> **Source excerpt**:
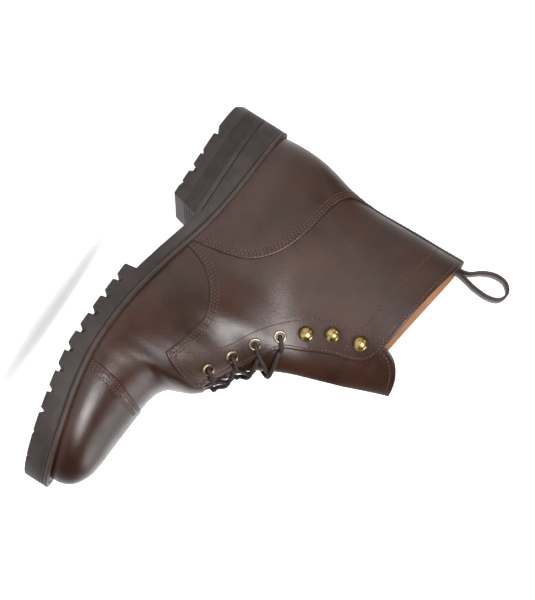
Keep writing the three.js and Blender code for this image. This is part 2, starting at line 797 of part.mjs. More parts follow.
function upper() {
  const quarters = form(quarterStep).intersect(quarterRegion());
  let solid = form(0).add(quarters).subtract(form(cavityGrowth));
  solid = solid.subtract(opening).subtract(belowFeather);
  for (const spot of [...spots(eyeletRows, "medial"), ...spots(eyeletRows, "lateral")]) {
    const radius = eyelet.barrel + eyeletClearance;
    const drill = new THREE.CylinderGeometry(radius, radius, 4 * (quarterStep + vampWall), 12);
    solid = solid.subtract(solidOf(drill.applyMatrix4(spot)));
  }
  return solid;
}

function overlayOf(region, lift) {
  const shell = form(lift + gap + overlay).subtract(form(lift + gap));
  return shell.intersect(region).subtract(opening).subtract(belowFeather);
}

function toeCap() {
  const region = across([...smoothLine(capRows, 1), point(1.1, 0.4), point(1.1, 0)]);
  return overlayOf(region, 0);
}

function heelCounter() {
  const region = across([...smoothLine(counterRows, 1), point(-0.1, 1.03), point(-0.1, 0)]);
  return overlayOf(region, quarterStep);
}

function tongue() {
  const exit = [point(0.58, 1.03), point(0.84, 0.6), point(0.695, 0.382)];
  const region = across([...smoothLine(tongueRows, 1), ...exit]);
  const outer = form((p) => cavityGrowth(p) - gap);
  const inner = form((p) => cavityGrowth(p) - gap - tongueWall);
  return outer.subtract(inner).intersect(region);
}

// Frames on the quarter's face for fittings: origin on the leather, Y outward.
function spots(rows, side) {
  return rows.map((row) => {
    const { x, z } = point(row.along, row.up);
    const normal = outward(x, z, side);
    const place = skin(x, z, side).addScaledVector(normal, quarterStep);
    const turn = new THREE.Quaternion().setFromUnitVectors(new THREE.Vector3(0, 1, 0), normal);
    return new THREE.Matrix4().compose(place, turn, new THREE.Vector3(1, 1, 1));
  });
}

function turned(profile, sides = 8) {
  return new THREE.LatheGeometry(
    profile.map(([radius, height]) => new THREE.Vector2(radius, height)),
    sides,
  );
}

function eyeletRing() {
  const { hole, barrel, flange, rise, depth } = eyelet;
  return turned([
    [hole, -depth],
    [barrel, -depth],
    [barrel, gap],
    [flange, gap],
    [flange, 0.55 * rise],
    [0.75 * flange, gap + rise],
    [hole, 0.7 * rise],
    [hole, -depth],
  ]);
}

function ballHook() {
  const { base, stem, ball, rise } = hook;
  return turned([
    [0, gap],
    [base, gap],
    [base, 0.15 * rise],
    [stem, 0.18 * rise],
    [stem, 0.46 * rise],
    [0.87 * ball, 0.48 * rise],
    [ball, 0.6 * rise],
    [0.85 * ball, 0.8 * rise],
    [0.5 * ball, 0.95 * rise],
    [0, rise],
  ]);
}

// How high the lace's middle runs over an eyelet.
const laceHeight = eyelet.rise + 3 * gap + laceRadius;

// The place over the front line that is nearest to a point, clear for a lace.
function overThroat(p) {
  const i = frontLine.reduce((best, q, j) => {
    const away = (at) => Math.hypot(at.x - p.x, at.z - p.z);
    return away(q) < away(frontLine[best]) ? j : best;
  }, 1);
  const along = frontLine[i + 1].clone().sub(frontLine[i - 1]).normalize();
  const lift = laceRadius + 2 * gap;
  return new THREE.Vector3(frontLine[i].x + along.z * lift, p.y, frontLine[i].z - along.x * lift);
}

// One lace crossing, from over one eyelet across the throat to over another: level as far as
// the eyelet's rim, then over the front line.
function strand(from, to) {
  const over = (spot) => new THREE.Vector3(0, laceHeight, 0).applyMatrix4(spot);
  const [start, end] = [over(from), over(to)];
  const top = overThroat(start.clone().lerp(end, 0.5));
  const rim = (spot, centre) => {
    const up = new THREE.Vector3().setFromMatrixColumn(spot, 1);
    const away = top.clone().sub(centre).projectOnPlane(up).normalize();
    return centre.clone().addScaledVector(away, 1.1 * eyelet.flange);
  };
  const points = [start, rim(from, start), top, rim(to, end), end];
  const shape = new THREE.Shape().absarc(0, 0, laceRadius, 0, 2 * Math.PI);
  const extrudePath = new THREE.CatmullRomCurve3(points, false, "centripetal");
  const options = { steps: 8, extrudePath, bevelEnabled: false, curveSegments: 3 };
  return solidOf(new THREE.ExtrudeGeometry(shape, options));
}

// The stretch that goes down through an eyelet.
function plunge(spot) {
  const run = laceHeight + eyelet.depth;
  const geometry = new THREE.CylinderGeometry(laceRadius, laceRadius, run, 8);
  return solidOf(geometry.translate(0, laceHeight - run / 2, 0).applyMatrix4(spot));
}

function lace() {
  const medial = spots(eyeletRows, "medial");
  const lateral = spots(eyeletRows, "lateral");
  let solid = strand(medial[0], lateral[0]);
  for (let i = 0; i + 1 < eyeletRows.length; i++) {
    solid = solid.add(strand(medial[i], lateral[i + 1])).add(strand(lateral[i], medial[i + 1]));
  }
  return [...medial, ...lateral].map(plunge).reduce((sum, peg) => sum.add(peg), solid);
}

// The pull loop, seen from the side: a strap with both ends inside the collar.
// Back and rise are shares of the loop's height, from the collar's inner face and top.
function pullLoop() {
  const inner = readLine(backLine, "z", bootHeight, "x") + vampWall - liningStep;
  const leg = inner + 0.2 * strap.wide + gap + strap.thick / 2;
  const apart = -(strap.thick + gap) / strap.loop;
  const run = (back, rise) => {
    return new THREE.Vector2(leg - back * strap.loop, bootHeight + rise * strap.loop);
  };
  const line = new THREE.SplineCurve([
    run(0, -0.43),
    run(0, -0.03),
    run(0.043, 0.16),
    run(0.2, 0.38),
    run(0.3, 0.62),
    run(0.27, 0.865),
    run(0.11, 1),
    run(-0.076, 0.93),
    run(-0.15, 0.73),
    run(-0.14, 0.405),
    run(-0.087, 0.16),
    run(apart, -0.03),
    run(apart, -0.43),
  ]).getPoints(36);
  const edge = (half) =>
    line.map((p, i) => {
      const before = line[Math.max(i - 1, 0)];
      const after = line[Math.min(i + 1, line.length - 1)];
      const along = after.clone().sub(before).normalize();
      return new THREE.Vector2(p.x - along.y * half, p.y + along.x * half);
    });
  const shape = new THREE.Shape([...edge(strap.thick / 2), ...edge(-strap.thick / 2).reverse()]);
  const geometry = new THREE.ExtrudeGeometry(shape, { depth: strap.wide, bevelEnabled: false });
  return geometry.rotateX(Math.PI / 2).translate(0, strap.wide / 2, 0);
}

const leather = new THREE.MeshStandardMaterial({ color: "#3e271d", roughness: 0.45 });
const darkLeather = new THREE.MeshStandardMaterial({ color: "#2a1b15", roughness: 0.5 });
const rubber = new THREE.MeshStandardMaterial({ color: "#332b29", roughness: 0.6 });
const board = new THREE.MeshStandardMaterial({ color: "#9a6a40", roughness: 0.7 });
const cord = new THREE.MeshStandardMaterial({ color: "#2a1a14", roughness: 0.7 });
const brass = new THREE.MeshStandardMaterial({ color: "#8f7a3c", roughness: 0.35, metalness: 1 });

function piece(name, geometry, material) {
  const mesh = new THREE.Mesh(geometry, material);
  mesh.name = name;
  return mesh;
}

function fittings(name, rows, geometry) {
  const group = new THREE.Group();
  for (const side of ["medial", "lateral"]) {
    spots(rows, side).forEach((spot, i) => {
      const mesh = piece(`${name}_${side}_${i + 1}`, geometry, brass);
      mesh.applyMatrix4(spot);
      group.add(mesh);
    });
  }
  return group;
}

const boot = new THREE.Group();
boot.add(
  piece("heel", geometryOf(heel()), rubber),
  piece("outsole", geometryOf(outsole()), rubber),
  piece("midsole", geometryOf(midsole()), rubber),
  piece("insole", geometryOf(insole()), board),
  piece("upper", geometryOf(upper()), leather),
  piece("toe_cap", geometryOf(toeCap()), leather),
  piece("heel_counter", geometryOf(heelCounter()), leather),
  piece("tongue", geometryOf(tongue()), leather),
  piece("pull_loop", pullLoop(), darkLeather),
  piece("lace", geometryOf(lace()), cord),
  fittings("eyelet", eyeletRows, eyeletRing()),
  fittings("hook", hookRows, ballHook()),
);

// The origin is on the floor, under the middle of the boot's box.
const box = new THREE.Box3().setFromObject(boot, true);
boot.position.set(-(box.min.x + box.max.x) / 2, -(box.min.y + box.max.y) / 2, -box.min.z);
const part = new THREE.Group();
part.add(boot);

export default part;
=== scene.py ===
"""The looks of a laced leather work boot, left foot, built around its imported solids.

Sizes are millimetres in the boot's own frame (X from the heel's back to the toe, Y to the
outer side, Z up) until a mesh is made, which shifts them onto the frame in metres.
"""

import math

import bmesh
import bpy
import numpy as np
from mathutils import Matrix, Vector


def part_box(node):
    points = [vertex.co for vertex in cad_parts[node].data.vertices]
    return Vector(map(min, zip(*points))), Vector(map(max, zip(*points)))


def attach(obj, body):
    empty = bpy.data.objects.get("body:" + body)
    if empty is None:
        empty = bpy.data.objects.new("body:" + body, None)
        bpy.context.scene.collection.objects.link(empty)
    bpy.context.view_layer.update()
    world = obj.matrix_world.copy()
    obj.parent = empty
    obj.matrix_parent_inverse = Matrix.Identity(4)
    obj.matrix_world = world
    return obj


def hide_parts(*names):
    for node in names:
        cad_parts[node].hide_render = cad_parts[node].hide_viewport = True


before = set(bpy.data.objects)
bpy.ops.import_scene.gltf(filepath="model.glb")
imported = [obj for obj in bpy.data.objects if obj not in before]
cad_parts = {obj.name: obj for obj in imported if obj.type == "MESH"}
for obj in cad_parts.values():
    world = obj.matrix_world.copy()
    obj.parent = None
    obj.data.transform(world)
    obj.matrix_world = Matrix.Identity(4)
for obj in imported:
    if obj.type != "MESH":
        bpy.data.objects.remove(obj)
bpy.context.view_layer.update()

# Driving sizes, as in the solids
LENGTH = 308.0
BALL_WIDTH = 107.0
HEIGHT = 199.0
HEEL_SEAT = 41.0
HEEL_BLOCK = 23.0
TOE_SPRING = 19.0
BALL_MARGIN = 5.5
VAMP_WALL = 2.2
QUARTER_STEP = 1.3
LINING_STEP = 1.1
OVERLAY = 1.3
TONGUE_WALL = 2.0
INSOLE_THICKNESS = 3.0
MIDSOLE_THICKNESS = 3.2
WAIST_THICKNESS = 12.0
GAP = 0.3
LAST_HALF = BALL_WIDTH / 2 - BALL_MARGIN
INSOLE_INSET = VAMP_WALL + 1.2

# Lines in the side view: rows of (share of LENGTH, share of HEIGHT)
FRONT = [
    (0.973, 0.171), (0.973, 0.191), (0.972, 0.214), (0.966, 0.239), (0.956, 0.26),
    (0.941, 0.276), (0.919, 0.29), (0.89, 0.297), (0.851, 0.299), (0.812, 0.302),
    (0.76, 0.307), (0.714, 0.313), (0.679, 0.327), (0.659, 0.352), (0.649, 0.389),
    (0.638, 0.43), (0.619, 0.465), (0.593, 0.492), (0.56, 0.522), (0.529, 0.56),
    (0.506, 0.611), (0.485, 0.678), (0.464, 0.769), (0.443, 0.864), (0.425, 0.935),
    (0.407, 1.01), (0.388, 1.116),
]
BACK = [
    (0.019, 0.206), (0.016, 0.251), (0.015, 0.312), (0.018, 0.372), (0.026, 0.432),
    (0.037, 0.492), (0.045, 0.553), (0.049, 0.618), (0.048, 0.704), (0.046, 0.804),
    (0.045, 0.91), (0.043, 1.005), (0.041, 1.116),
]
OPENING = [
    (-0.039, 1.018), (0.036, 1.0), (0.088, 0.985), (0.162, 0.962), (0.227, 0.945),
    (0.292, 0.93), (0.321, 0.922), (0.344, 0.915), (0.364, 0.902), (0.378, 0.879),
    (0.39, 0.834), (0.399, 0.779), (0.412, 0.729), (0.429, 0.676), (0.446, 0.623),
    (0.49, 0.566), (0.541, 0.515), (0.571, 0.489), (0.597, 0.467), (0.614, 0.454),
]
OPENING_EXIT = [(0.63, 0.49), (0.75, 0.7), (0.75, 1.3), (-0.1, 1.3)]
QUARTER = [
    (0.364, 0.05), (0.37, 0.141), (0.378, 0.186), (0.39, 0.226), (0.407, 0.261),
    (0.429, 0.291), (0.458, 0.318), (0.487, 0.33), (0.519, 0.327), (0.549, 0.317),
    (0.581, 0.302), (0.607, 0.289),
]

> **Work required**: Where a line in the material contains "objects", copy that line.

> **Task output**:
    empty = bpy.data.objects.get("body:" + body)
        empty = bpy.data.objects.new("body:" + body, None)
        bpy.context.scene.collection.objects.link(empty)
before = set(bpy.data.objects)
imported = [obj for obj in bpy.data.objects if obj not in before]
        bpy.data.objects.remove(obj)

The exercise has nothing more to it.